Thursday, July 30, 2015

The essential 10

So I've been thinking.  What are the 10 essential styles every home brewer should be able to do well? What should you master before you attempt a continuously hopped imperial sour stout with bretomyces and dragon fruit puree?  Not that there is anything wrong with experimental brewing. I am a fan of Denny Conn and Drew Beechum.  But, before you run, you should really be able to walk.   Notice here I am not talking about process type here.  This isn't an extract vs all grain post.   I know extract brewers who make amazing beer.  This is about understanding styles.



What beer is the measuring stick?  The process checker?

Here are my 10, and my process checker.
1. Pale ale - just a good basic pale ale
2. Wheat Beer - good basic wheat is the base of so much fruit and sour
3. Brown ale - dark and sweet and yummy a gateway beer
4. American amber - cause you know amber
5. American ipa - who doesn't love a hop monster
6. Cream ale - this is the beer your BMC friends will love
7. Stout -  (and preferably with some sour included)
8. Ale temperature lager - ( my champagne lager recipe is at brewtoad)
9. A fruit beer - hot chicks need beer too
10. A honey beer - my personal favorite is honey brown

Cream ale is one of my favorite
styles to make and drink. Even
SWMBO will drink it cold. 
My control beer is cream ale.  If there's anything wrong with your process,  the cream ale will expose your flaws.   If you can't brew a clean crisp cream ale, then you need to work on your process.  Not hide flaws with mega hop additions.   Just saying. Not that there is anything wrong with mega hop additions.  But if you can't brew a nearly competitively perfect cream ale?  what is the problem in your process?  Although I will say with cream ale, you can taste it prior to bottling, if you do have a flawed beer, you can add a hop tea and dry hop it for a couple of days... boom American IPA.  One of my favorites ever was a beer that had too much estery flavors.  (I tried a cream ale with an english ale yeast)  I threw the kitchen sink into dry hops and created a great cream IPA that we dubbed the "creamy indian".
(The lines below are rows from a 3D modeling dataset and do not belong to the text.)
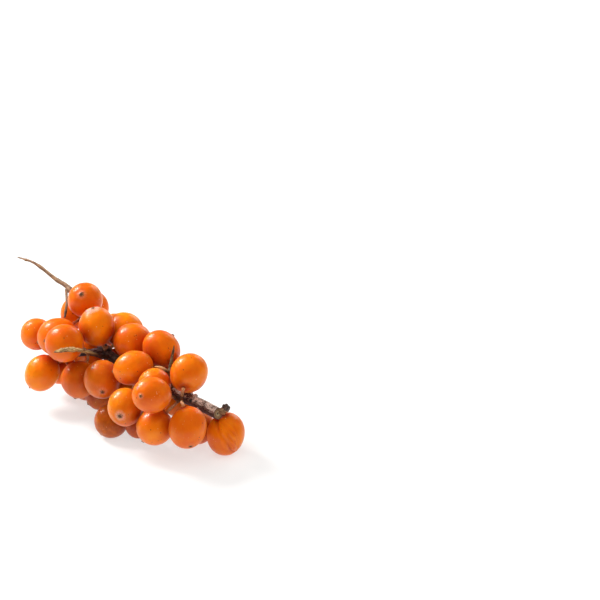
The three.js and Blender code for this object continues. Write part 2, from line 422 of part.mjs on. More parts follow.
function cushion(points) {
  const r = CUSHION_RADIUS;
  const rows = [[0, 0, -r * 0.8], [0, r, 0], [1 / 3, r, 0], [2 / 3, r, 0], [1, r, 0], [1, 0, r * 0.8]];
  return solid(bentRod(lineOf(points), rows, 5));
}

// One berry about its own centre.
function berry([name, at, size, turn, tip]) {
  const g = new THREE.LatheGeometry(BERRY_PROFILE.map(([x, y]) => new THREE.Vector2(x, y)), BERRY_SIDES);
  const rotation = new THREE.Quaternion().setFromEuler(
    new THREE.Euler(...turn.map(THREE.MathUtils.degToRad), 'XYZ'));
  // Direction of the calyx in the space where the berry is a unit ball.
  const axis = vec(tip).applyQuaternion(rotation.clone().invert()).divide(vec(size)).normalize();
  g.applyQuaternion(new THREE.Quaternion().setFromUnitVectors(new THREE.Vector3(0, 1, 0), axis));
  g.scale(...size);
  g.applyQuaternion(rotation);
  if (RESTING.includes(name)) seat(g, -at[2]);
  return g;
}

// Presses the lowest facet of a berry, and every point near it, onto the
// level that the sprig lies on.
function seat(g, level) {
  const merged = mergeVertices(g, 1e-4);
  const pos = g.attributes.position;
  const idx = g.index.array;
  let best = Infinity;
  let low = [];
  for (let i = 0; i < idx.length; i += 3) {
    const pts = [idx[i], idx[i + 1], idx[i + 2]].map((k) => vec([pos.getX(k), pos.getY(k), pos.getZ(k)]));
    const area = pts[1].clone().sub(pts[0]).cross(pts[2].clone().sub(pts[0])).length();
    const top = Math.max(...pts.map((q) => q.z));
    if (area > 0.05 && top < best) {
      best = top;
      low = pts;
    }
  }
  merged.dispose();
  for (let i = 0; i < pos.count; i++) {
    const q = vec([pos.getX(i), pos.getY(i), pos.getZ(i)]);
    const inFacet = low.some((s) => s.distanceTo(q) < 1e-3);
    if (inFacet || q.z < level + SEAT_HEIGHT) pos.setZ(i, level);
  }
}

// ------------------------------------------------------------------- assembly

const sprig = new THREE.Group();
sprig.name = 'sea_buckthorn_sprig';
sprig.position.set(-ORIGIN[0], -ORIGIN[1], -ORIGIN[2]);

function add(name, geometry, material, at = [0, 0, 0]) {
  const mesh = new THREE.Mesh(geometry, material());
  mesh.name = name;
  mesh.position.set(...at);
  sprig.add(mesh);
  return mesh;
}

// Old wood and what grows from it.
let mainStem = stem().subtract(pith());
for (const growth of STEM_GROWTHS) mainStem = mainStem.add(shoot(growth, 4, 6));
const stemRoom = stem(BARK_GAP);
const spurRoom = shoot(LEFT_SPUR, 5, 8, BARK_GAP);
const leftThornRoom = shoot(LEFT_THORN, 12, 7, BARK_GAP);
const rightThornRoom = shoot(RIGHT_THORN, 9, 7, BARK_GAP);
add('main_stem', geometryOf(mainStem), OLD_BARK);

let leftSpur = shoot(LEFT_SPUR, 5, 8);
for (const [, points] of SPUR_STALKS) leftSpur = leftSpur.add(stalk(points));
add('left_spur', geometryOf(leftSpur.subtract(stemRoom)), OLD_BARK);
add('left_thorn', geometryOf(shoot(LEFT_THORN, 12, 7).subtract(stemRoom)), PALE_BARK);
add('right_thorn', geometryOf(shoot(RIGHT_THORN, 9, 7).add(shoot(RIGHT_TWIGLET, 5, 6)).subtract(stemRoom)), OLIVE_BARK);
add('fork_twig', geometryOf(shoot(FORK_TWIG, 7, 6).subtract(stemRoom)), YOUNG_BARK);

// Berry stalks, cushion by cushion.
for (const [name, stalks, cushions] of STALKS) {
  let piece = null;
  for (const [, points] of stalks) piece = piece ? piece.add(stalk(points)) : stalk(points);
  for (const points of cushions) piece = piece.add(cushion(points));
  for (const room of [stemRoom, spurRoom, leftThornRoom, rightThornRoom]) piece = piece.subtract(room);
  add(name, geometryOf(piece), STALK_SKIN);
}

// Berries.
BERRIES.forEach((row, i) => add(row[0], berry(row), BERRY_SKINS[(i * 2) % BERRY_SKINS.length], row[1]));

export default sprig;
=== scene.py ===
# Sea buckthorn sprig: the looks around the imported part.
#
# Lengths in the tables are millimetres in the same frame as the part, before
# ORIGIN is taken off; put_in_frame() turns them into metres.

import json
import math

import bpy
import numpy as np
from mathutils import Matrix, Vector


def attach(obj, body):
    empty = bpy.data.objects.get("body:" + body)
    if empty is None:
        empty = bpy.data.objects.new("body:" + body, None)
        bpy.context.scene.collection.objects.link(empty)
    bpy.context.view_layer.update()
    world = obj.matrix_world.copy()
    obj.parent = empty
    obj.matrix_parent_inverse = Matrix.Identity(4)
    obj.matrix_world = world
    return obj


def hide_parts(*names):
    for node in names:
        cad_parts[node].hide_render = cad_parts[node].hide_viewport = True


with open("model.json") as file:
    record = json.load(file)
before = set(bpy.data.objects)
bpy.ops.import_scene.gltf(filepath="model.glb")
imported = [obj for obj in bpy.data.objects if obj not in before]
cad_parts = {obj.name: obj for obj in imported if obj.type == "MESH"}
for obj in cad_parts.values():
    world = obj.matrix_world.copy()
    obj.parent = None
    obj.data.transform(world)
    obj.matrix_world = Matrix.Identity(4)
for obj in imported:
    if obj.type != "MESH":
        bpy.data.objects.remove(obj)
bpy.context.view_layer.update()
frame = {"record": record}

scene = bpy.context.scene

# ------------------------------------------------------------------ tables

ORIGIN = np.array([-2.323, -1.699, 0.0])

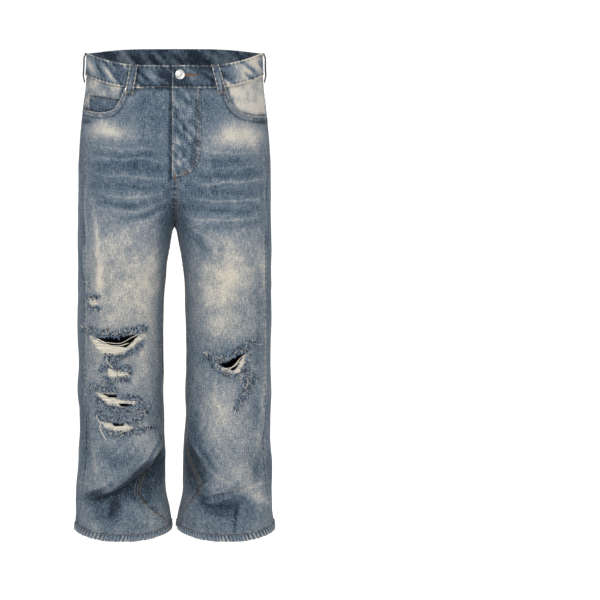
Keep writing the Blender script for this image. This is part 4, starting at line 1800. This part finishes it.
class JEANS_OT_coin_pocket(Piece):
    """Lay the coin pocket on the wearer's right facing"""
    bl_idname = "jeans.coin_pocket"
    bl_label = "Coin Pocket"

    def make(self):
        def wear(points, edge, rope):
            x, z = points[..., 0], points[..., 2]
            d = np.abs(near(x, z, MOUTHS["right"])[0])
            fade = 0.40 + 0.20 * rope * bell(edge - 3, 3)
            fade = fade + 0.46 * bell(edge - 0.5, 2.2) - 0.24 * bell(edge - 5, 1.6)
            fade = fade + 0.12 * noise2(x, z, 10, 99) - 0.30 * bell(d, 5)
            return fade, np.clip(fade - 0.4, 0, 0.4)

        piece = patch("coin_pocket", COIN_OUTLINE, "front", ["pocket_facing_right"], 0.2, 0.9, wear)
        self.done(piece, ["coin_pocket"])


class JEANS_OT_back_pockets(Piece):
    """Lay the two back pockets on the back panels"""
    bl_idname = "jeans.back_pockets"
    bl_label = "Back Pockets"

    def make(self):
        def wear(points, edge, rope):
            fade, cream = painted(points, "back")
            _, bare, blue = rough_edges(points, "back")
            fade = 0.50 + fade + 0.16 * rope * bell(edge - 6, 3) + 1.2 * seam_band(edge)
            fade = fade + 0.05 * noise2(points[..., 0], points[..., 2], 12, 94)
            fade = fade * (1 - 0.6 * blue) + 0.34 * blue
            return fade * (1 - bare) + 0.95 * bare, cream

        for side, outline in BACK_POCKETS.items():
            name = "back_pocket_" + side
            piece = patch(name, outline, "back", ["back_panel_" + side], 0.3, 1.6, wear, spacing=2.8)
            self.done(piece, [name])


class JEANS_OT_patch(Piece):
    """Sew the plain leather patch over the waistband"""
    bl_idname = "jeans.leather_patch"
    bl_label = "Leather Patch"

    def make(self):
        first = round(((HALF_WAIST + 96 - LAP_EDGE) / BAND_LENGTH) * 64)
        start, end = [LAP_EDGE + BAND_LENGTH * (first + k) / 64 for k in (0, 6)]
        top, bottom = WAISTBAND_HEIGHT / 2 - 0.5, WAIST_LEVEL - 16
        rows, columns = 34, 40
        u = np.linspace(0, 1, columns)[None, :]
        v = np.linspace(0, 1, rows)[:, None]
        # Rounded corners pull in a little, and the edges are worn thin.
        edge = np.minimum(np.minimum(u, 1 - u) * (end - start), np.minimum(v, 1 - v) * (top - bottom))
        corner = 1.6 * np.exp(-(np.minimum(u, 1 - u) * 75 / 2.5 + np.minimum(v, 1 - v) * 64 / 2.5))
        along = start + (end - start) * u + corner * np.where(u < 0.5, 1, -1)
        above = top + (bottom - top) * v - corner * np.where(v < 0.5, 1, -1)
        body = 2.4 + 0.5 * noise2(along, above, 30, 101) + 0.2 * noise2(along, above, 9, 102)
        body = body - 0.8 * bell(edge, 0.9) - 0.3 * bell(edge - 3.2, 0.9)
        outer = waist_point(along, above, BAND_HALF + body)
        inner = waist_point(along, above, BAND_HALF + 0.3 + 0 * body)
        keep = np.ones((rows - 1, columns - 1), bool)
        uv = on_cut(along, above)
        leather = leather_material()
        piece = shell("leather_patch", outer, inner, keep, [leather, leather], uv, {})
        UNCUT["leather_patch"] = (outer, tree_of(outer))
        self.done(piece, ["leather_patch"], "leather")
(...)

I'd love to hear your 10...

Pliny the toddler, Yum!
A note in closing. I have been researching extract vs all grain recently. Most of the experiments, and exbeeriments I have seen, the extract actually won.  Leading me to the conclusion that brewing with at least some extract may actually be a superior method.  The only draw back is the lack of base grains available in extract.  Im not aware of a Vienna, or Munich malt extract.  It seems that the malt companies may be better at extracting sugar from grains than we are... hmmm who would have guessed it.   Just another feather in the cap of partial mash brewing.  Ill be posting links soon when I reach some real conclusions.  I'll still do loads of small all grain batches.  They are just too much fun to stop, and the beer turns out great.   But it does make you wonder.